*OBJECTIVE:* Give the data a second time, exactly and in full.

*THE RECORDS:*
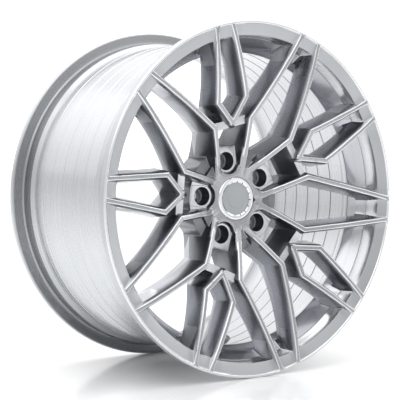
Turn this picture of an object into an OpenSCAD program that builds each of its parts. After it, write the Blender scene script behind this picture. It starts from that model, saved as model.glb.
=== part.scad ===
// Forged racing wheel rim, 19 x 10 inch, with its centre cap and tyre valve.
// The axle runs along Y. The styled face looks towards -Y and Z is up.
// Every shape is drawn with its axle along the local Z and its face up, then laid over by on_axle().

/* [Rim] */
// diameter of the two bead seats that the tyre sits on
bead_seat_d = 482.6; // [330:0.1:560]
// height of the flanges above the bead seats
flange_h = 17.3; // [14:0.1:20]
// distance between the outer faces of the two flanges
overall_w = 284; // [200:1:340]
// thickness of each flange along the axle
flange_t = 14; // [10:0.5:18]
// width of each bead seat
seat_w = 19; // [15:0.5:25]
// radial thickness of the barrel wall
barrel_t = 5.6; // [4:0.1:9]
// how far the drop centre lies below the bead seat, in radius
well_drop = 19.3; // [12:0.1:24]
// width of the bright polished lip at the outer edge of the face
lip_w = 4; // [2:0.5:8]
// how far the satin band behind the lip is sunk at its outer edge
lip_step = 1.6; // [0.5:0.1:4]
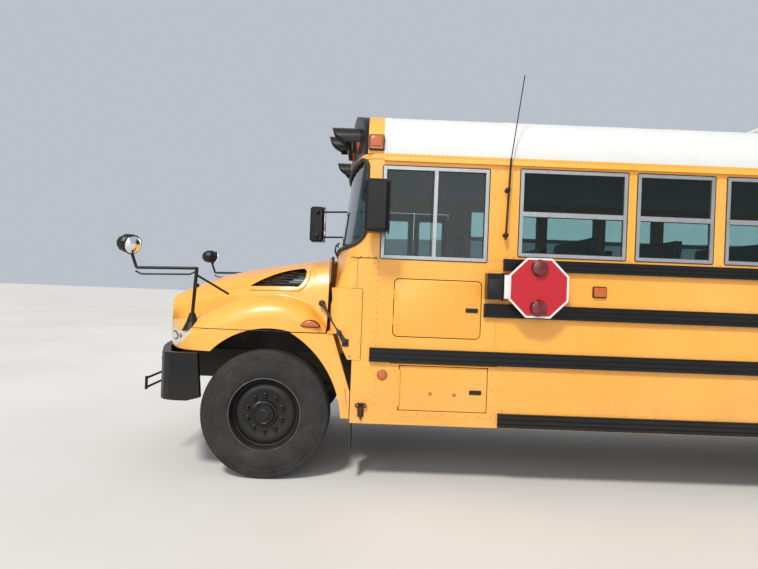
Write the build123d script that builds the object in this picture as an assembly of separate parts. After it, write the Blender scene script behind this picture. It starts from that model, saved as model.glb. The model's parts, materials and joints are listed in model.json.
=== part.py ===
from build123d import *
import math
import os

# A conventional school bus. All sizes are in millimetres.
# X points forward, Y to the driver's side, Z up from the ground.
# Every station along X is measured from the front axle; put() moves the pieces to the middle of the bus.

# Chassis
WHEELBASE = 6450.0
REAR_OVERHANG = 3400.0          # rear axle to the rear face of the rear bumper
FRONT_REACH = 1216.0            # front axle to the tips of the crossover mirrors
MIDDLE_X = (FRONT_REACH - WHEELBASE - REAR_OVERHANG) / 2
RAIL_HALF = 432.0               # outer faces of the frame rails
RAIL_W = 76.0
RAIL_T = 10.0
RAIL_LOW = 680.0
RAIL_HIGH = 935.0
RAIL_NOSE = 900.0
ENGINE = (-430.0, 540.0, 300.0, 650.0, 1480.0)      # rear x, front x, half width, low z, high z
GEARBOX = (-1500.0, -430.0, 210.0, 560.0, 900.0)
SEAT_GAP = 0.3                  # how far a piece lies from what carries it
DOOR_GAP = 6.5                  # clear gap round a door, lid or flap

# Wheels
TYRE_R = 512.0
TYRE_W = 276.0
TREAD_W = 216.0
TYRE_SIDE_R = TYRE_R - 84
TYRE_SIDES = 36
SIDEWALL_LIP = 24.0
RIM_R = 288.0
BEAD_R = RIM_R + 0.3
RIM_HALF_W = 112.0
RIM_T = 12.0
HUB_R = 92.0
SPINDLE_R = 42.0
BEARING_PLAY = 0.05
FRONT_WHEEL_Y = 1030.0          # middle of the front tyre
KINGPIN_Y = 880.0
KINGPIN_R = 20.0
DUAL_SPACING = 330.0
REAR_OUTER_Y = 1068.0           # middle of the outer rear tyre
AXLE_Z = TYRE_R
STEER_GAP = 3.0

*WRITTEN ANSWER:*
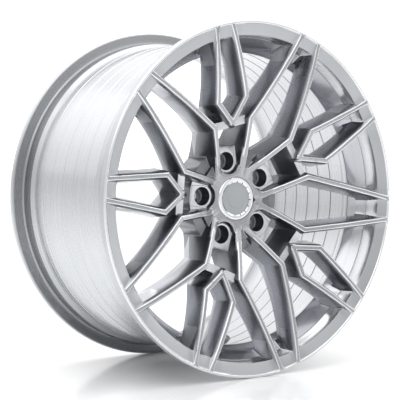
Turn this picture of an object into an OpenSCAD program that builds each of its parts. After it, write the Blender scene script behind this picture. It starts from that model, saved as model.glb.
=== part.scad ===
// Forged racing wheel rim, 19 x 10 inch, with its centre cap and tyre valve.
// The axle runs along Y. The styled face looks towards -Y and Z is up.
// Every shape is drawn with its axle along the local Z and its face up, then laid over by on_axle().

/* [Rim] */
// diameter of the two bead seats that the tyre sits on
bead_seat_d = 482.6; // [330:0.1:560]
// height of the flanges above the bead seats
flange_h = 17.3; // [14:0.1:20]
// distance between the outer faces of the two flanges
overall_w = 284; // [200:1:340]
// thickness of each flange along the axle
flange_t = 14; // [10:0.5:18]
// width of each bead seat
seat_w = 19; // [15:0.5:25]
// radial thickness of the barrel wall
barrel_t = 5.6; // [4:0.1:9]
// how far the drop centre lies below the bead seat, in radius
well_drop = 19.3; // [12:0.1:24]
// width of the bright polished lip at the outer edge of the face
lip_w = 4; // [2:0.5:8]
// how far the satin band behind the lip is sunk at its outer edge
lip_step = 1.6; // [0.5:0.1:4]
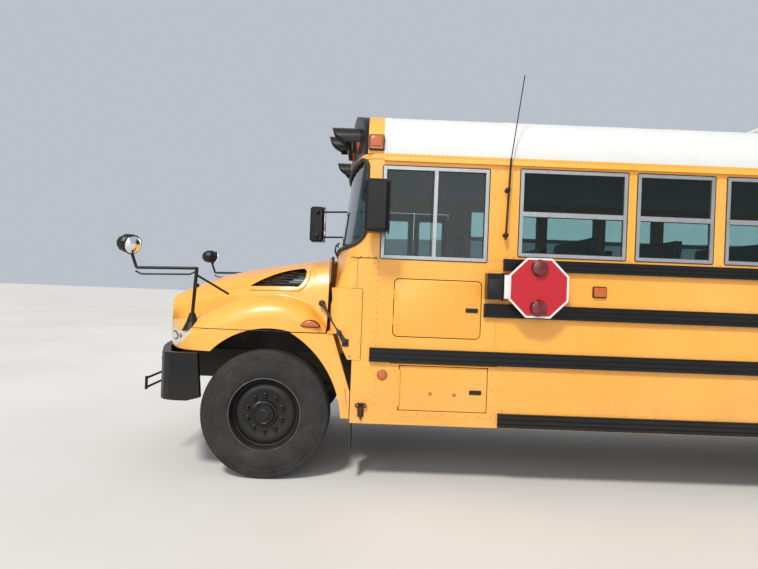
Write the build123d script that builds the object in this picture as an assembly of separate parts. After it, write the Blender scene script behind this picture. It starts from that model, saved as model.glb. The model's parts, materials and joints are listed in model.json.
=== part.py ===
from build123d import *
import math
import os

# A conventional school bus. All sizes are in millimetres.
# X points forward, Y to the driver's side, Z up from the ground.
# Every station along X is measured from the front axle; put() moves the pieces to the middle of the bus.

# Chassis
WHEELBASE = 6450.0
REAR_OVERHANG = 3400.0          # rear axle to the rear face of the rear bumper
FRONT_REACH = 1216.0            # front axle to the tips of the crossover mirrors
MIDDLE_X = (FRONT_REACH - WHEELBASE - REAR_OVERHANG) / 2
RAIL_HALF = 432.0               # outer faces of the frame rails
RAIL_W = 76.0
RAIL_T = 10.0
RAIL_LOW = 680.0
RAIL_HIGH = 935.0
RAIL_NOSE = 900.0
ENGINE = (-430.0, 540.0, 300.0, 650.0, 1480.0)      # rear x, front x, half width, low z, high z
GEARBOX = (-1500.0, -430.0, 210.0, 560.0, 900.0)
SEAT_GAP = 0.3                  # how far a piece lies from what carries it
DOOR_GAP = 6.5                  # clear gap round a door, lid or flap

# Wheels
TYRE_R = 512.0
TYRE_W = 276.0
TREAD_W = 216.0
TYRE_SIDE_R = TYRE_R - 84
TYRE_SIDES = 36
SIDEWALL_LIP = 24.0
RIM_R = 288.0
BEAD_R = RIM_R + 0.3
RIM_HALF_W = 112.0
RIM_T = 12.0
HUB_R = 92.0
SPINDLE_R = 42.0
BEARING_PLAY = 0.05
FRONT_WHEEL_Y = 1030.0          # middle of the front tyre
KINGPIN_Y = 880.0
KINGPIN_R = 20.0
DUAL_SPACING = 330.0
REAR_OUTER_Y = 1068.0           # middle of the outer rear tyre
AXLE_Z = TYRE_R
STEER_GAP = 3.0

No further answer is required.